◆ **DATA PROVIDED**
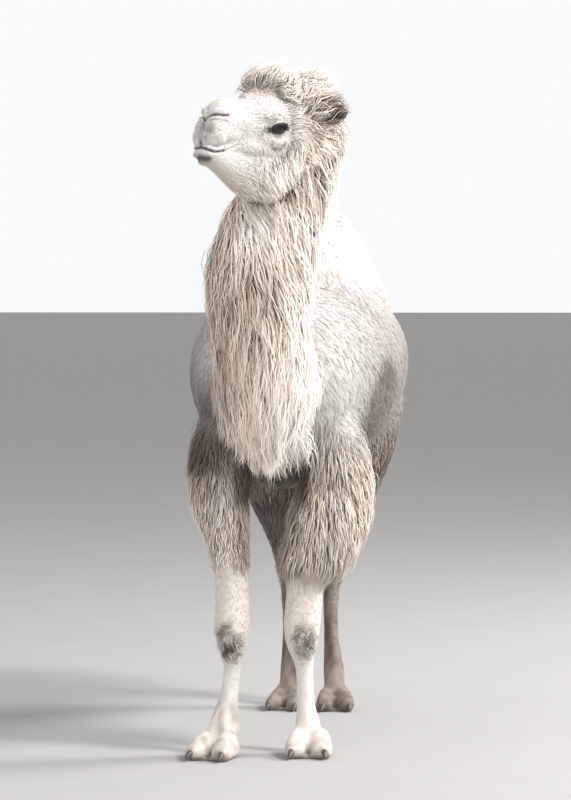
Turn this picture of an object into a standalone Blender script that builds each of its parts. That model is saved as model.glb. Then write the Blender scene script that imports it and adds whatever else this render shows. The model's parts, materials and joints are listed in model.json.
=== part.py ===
"""A standing Bactrian camel, life size, as a still model in named sub-parts.

Metres, +Z up. The camel faces -Y with its left side towards +X, and its head is turned to its right.
Every solid gives the animal's outline out to the tips of its coat: the long wool of the neck, crown and
forearms is part of the shape. The body is modelled whole from lofts that are fused by a voxel remesh, and
is then parted with thin cuts. Eyes, ears, toenails and tail are their own pieces, set into pockets.
"""

import math

import bmesh
import bpy
import numpy as np
from mathutils import Matrix, Vector

# Driving dimensions
EYE_HEIGHT = 2.178  # the eyes above the ground, head held high
HEAD_YAW = math.radians(36)  # the head is turned this far to the animal's right
HEAD_PLACE = Vector((0.007, -1.030, EYE_HEIGHT))  # midway between the eyes
EYE_RADIUS = 0.026
EYE_SPREAD = 0.074  # from the head's middle plane to an eye's centre
BODY_VOXEL = 0.012
HEAD_VOXEL = 0.006
BODY_TRIANGLES = 3200
HEAD_TRIANGLES = 1850
CUT = 0.0012  # width of the thin cuts between sub-parts
GAP = 0.0004  # clearance round a piece that sits in a pocket
RING_POINTS = 36
CUTTERS = "cutters"
CAMEL = "bactrian_camel"

# name: base colour, roughness
COATS = {
    "coat_cream": ((0.72, 0.62, 0.51), 0.9),
    "coat_short": ((0.80, 0.74, 0.67), 0.85),
    "coat_brown": ((0.30, 0.23, 0.18), 0.9),
    "eye_dark": ((0.015, 0.011, 0.009), 0.12),
    "nail_horn": ((0.07, 0.055, 0.045), 0.5),
}

# The trunk from chest to rump: y, z of the middle line, half width, height above it, depth below it.
TRUNK = (
    (-0.800, 1.220, 0.050, 0.050, 0.060),
    (-0.765, 1.220, 0.160, 0.170, 0.180),
    (-0.670, 1.245, 0.250, 0.275, 0.295),
    (-0.500, 1.290, 0.320, 0.350, 0.365),
    (-0.280, 1.340, 0.375, 0.350, 0.405),
    (0.000, 1.370, 0.400, 0.340, 0.440),
    (0.250, 1.380, 0.398, 0.330, 0.425),
    (0.480, 1.380, 0.362, 0.310, 0.360),
    (0.660, 1.370, 0.300, 0.260, 0.290),
    (0.800, 1.340, 0.200, 0.180, 0.210),
    (0.870, 1.315, 0.100, 0.095, 0.110),
    (0.890, 1.310, 0.030, 0.030, 0.030),
)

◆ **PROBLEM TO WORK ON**
Reproduce all the data word for word.

◆ **EXPECTED OUTPUT**
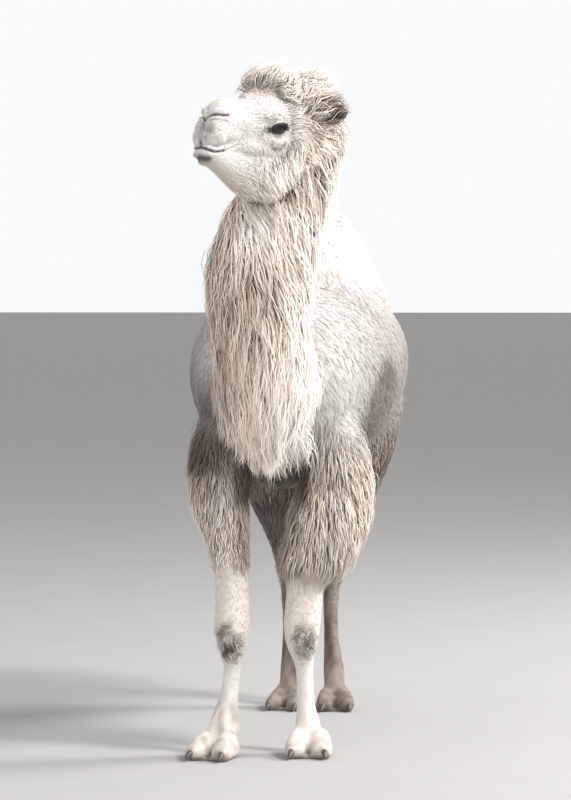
Turn this picture of an object into a standalone Blender script that builds each of its parts. That model is saved as model.glb. Then write the Blender scene script that imports it and adds whatever else this render shows. The model's parts, materials and joints are listed in model.json.
=== part.py ===
"""A standing Bactrian camel, life size, as a still model in named sub-parts.

Metres, +Z up. The camel faces -Y with its left side towards +X, and its head is turned to its right.
Every solid gives the animal's outline out to the tips of its coat: the long wool of the neck, crown and
forearms is part of the shape. The body is modelled whole from lofts that are fused by a voxel remesh, and
is then parted with thin cuts. Eyes, ears, toenails and tail are their own pieces, set into pockets.
"""

import math

import bmesh
import bpy
import numpy as np
from mathutils import Matrix, Vector

# Driving dimensions
EYE_HEIGHT = 2.178  # the eyes above the ground, head held high
HEAD_YAW = math.radians(36)  # the head is turned this far to the animal's right
HEAD_PLACE = Vector((0.007, -1.030, EYE_HEIGHT))  # midway between the eyes
EYE_RADIUS = 0.026
EYE_SPREAD = 0.074  # from the head's middle plane to an eye's centre
BODY_VOXEL = 0.012
HEAD_VOXEL = 0.006
BODY_TRIANGLES = 3200
HEAD_TRIANGLES = 1850
CUT = 0.0012  # width of the thin cuts between sub-parts
GAP = 0.0004  # clearance round a piece that sits in a pocket
RING_POINTS = 36
CUTTERS = "cutters"
CAMEL = "bactrian_camel"

# name: base colour, roughness
COATS = {
    "coat_cream": ((0.72, 0.62, 0.51), 0.9),
    "coat_short": ((0.80, 0.74, 0.67), 0.85),
    "coat_brown": ((0.30, 0.23, 0.18), 0.9),
    "eye_dark": ((0.015, 0.011, 0.009), 0.12),
    "nail_horn": ((0.07, 0.055, 0.045), 0.5),
}

# The trunk from chest to rump: y, z of the middle line, half width, height above it, depth below it.
TRUNK = (
    (-0.800, 1.220, 0.050, 0.050, 0.060),
    (-0.765, 1.220, 0.160, 0.170, 0.180),
    (-0.670, 1.245, 0.250, 0.275, 0.295),
    (-0.500, 1.290, 0.320, 0.350, 0.365),
    (-0.280, 1.340, 0.375, 0.350, 0.405),
    (0.000, 1.370, 0.400, 0.340, 0.440),
    (0.250, 1.380, 0.398, 0.330, 0.425),
    (0.480, 1.380, 0.362, 0.310, 0.360),
    (0.660, 1.370, 0.300, 0.260, 0.290),
    (0.800, 1.340, 0.200, 0.180, 0.210),
    (0.870, 1.315, 0.100, 0.095, 0.110),
    (0.890, 1.310, 0.030, 0.030, 0.030),
)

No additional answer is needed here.